The greeting I received when I opened the school six months ago will live with me forever. The reception afforded to us by the village this visit somehow managed to trump the previous one. Yet again all the school children lined the road and yet again they sang greetings to us. However this time there was a brigade of children wearing Shanghai Bashers Cricket Club caps and chanting “Bashers! Bashers!”  As we approached, they  picked up flags, formed a procession and led us in formation up the hill to the school entrance. For the Bashers contingent in the White Knights it was a special moment.
The formalities began with an exchange of gifts firstly from the School to Coca‐Cola and Shanghai Cricket Club and then from us to all the children with the “Mini” Bashers deployed by Headmaster Yang to assist in  handing out the gifts to their classmates. We also presented them with a simple and permanent display explaining what cricket is all about if such a thing is possible. Representatives of each Grade presented us with paintings and then the “Mini” Bashers presented us with beautiful cards containing extremely personal accounts of how our involvement with their school had impacted them.
The school itself has been further developed since I last visited. Two additional classrooms, a library and a new canteen have been added. In addition, the playground area is now finished and two new freestanding basketball nets have been added. More good news was to follow when Paul Howard announced he had secured support from Kraft Foods to help with the provision of canteen equipment. Then it was down to the business of the day. Cricket practice! It quickly became clear that North East Sichuan is going to be a Twenty20 hotbed as balls were dispatched to all corners of the playground by children barely taller than the bats they were yielding. A semblance of order was brought to proceedings by a couple of Grade 4 girls who proved to be natural bowlers and for a spell it least put the brash boys in their place. The teachers and Youth League officials watching from the sidelines could contain their excitement no  longer and joined in…. five minutes later they were coaching bowling. Children without a bat or a ball decided that their new basketballs and footballs offered viable alternatives and very soon we had 170 kids all engaged in some form of sport simultaneously.
Before departing we were asked to plant four more ceremonial trees in honour of Shanghai Cricket, Japan Cricket, Bashers CC and Coca-Cola. The children then assembled to bid an emotional farewell after which we were led hand in hand back down to our vehicle by the Bashers. In many ways this trip gripped the emotions on both sides more than my initial visit as it is becoming increasingly apparent the positive impact we are having not only as the school facilities develop but also as we slowly develop a bond with the village and its residents.
No trip to rural China would be complete without reference to a transportation mishap. Our major mishap involved getting stuck in a three hour motionless traffic jam in the middle of the mountains. At times like that you  need to call on  experience and so it was the wise old head of Tony Finocchiaro who decided that we should walk 3km to the nearest junction in search of cold beers. Thus we set off along a highway that cuts through a mountain range of 4000m plus peaks under a rare clear late afternoon Sichuan autumn sky and invigorated by the experiences of several hours earlier.
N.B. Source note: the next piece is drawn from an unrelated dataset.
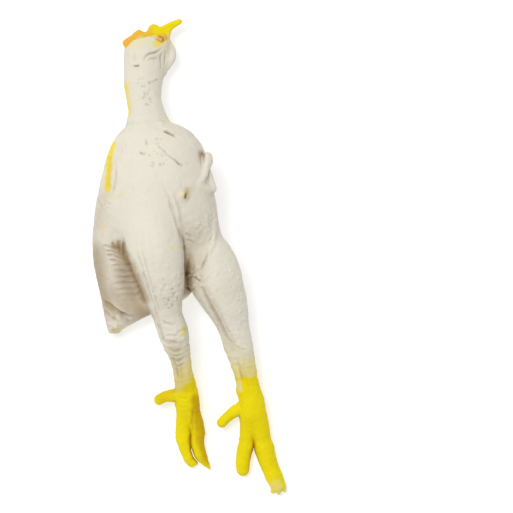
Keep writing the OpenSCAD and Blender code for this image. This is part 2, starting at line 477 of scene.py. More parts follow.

All the trucks had cut their engines and so eerily quiet was the highway we could hear the chatter amongst farmers a couple of hundred metres away echoing up the valley…. except  when we walked passed truckloads of pigs on their final journey. Time stood still and we took time out to reflect that in reality our work has only just started if we are ever going to be able to provide the children of Shi Pan village with anything like the educational and sporting opportunities we all enjoyed as children. We will be back in the Spring.